How can the warm line help?

Tamara Kincaid: The overarching goal of the project is to support Workforce Resources Inc.’s mission, which is to help youth improve their health and well-being by addressing their social, economic and environmental conditions. By creating a warm line and providing a crisis services case manager to help resolve immediate crises, the regular ongoing case manager can continue to work proactively on services that help youth attain their goals without getting sidelined by constantly reacting to crises.

Using the warm line made it possible for me to maintain employment so I could afford rent and food.

  • Katelyn from Eau Claire, who called the warm line when she couldn’t afford gas to get to work

Why are these youth vulnerable to trafficking and other crises?

Crystal Meier: Many of the youth that we serve have no support system as they have come from group homes, residential treatment or multiple foster homes. The lack of preparation skills and the large drop-off in services means these youth go from day-to-day assistance in foster care to a program with monthly check-ins and few resources. Programs such as Workforce’s Independent Living and Anti-Human Trafficking give them mentorship and assistance. But with caseloads of thirty or more clients, case managers do not have the time to drop everything when an immediate need comes up. Increasing our team’s capacity to staff and answer the phone calls coming in through the warm line will help us address immediate needs and should greatly improve outcomes.

How will this grant support the youth you serve?

Crystal Meier: Our plan is to create a resource directory that can be used by the warm line and for case managers to tap into crises quickly, to resolve the main issues in a timely way. We will also monitor the number of crises; we expect that number to decrease over the next three years because staff will have more time for the proactive, prevention work. We think it will also improve staff retention since they will not be stretched with triaging multiple crises. Better job retention helps the kids because whenever we have staff turnover, we lose youth participation.

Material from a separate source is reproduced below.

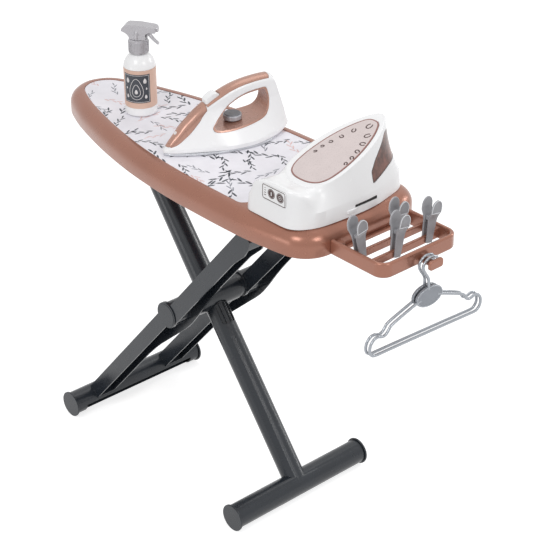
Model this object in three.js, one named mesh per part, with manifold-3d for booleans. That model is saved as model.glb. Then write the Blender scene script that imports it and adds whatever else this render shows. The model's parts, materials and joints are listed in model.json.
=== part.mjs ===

How does “warm line” differ from a hotline?

Crystal Meier: Our warm line will follow participants from the time of the crisis to the time they resolve their issues. For example, we had a young person who was ousted from her lodging in the middle of the night. We put them up for a four-night stay in a hotel. During this time, the primary case worker was able to secure a new apartment and an outside agency to provide a housing voucher for the next six months. The work between the warm line worker and the case manager meant the young person did not have to go without shelter that night. Case managers and the warm line worker followed the young person until there was stability and resolve in the case. The warm line is there to resolve, assist, troubleshoot and report. The case manager is there to prevent, teach and anticipate potential issues.

How is this project progressing?

Crystal Meier: We are working on the training and getting word out about the project. On intake, we give the clients a card with a QR code and a number to put in their phones. In the first three months, we have helped youth navigate housing crises, meet basic needs and handle job layoffs. The ability to help our clients stabilize and quickly get the resources they needed minimized these crises.

What is encouraging about the approach?

Crystal Meier: So far, having an assigned case manager each day to answer the warm line, and a lead crisis worker for each contact, has helped us develop a new community partnership model and is creating better case management approaches.

How will this project help meet the long-term goals of addressing this issue?

Crystal Meier: Our case management and crisis response model and new resource directory give us more capacity to serve such a wide part of Wisconsin. We’re also looking for long-term funding to keep this approach going. We believe this model has the potential to create a better practice on how to help youth in rural Wisconsin.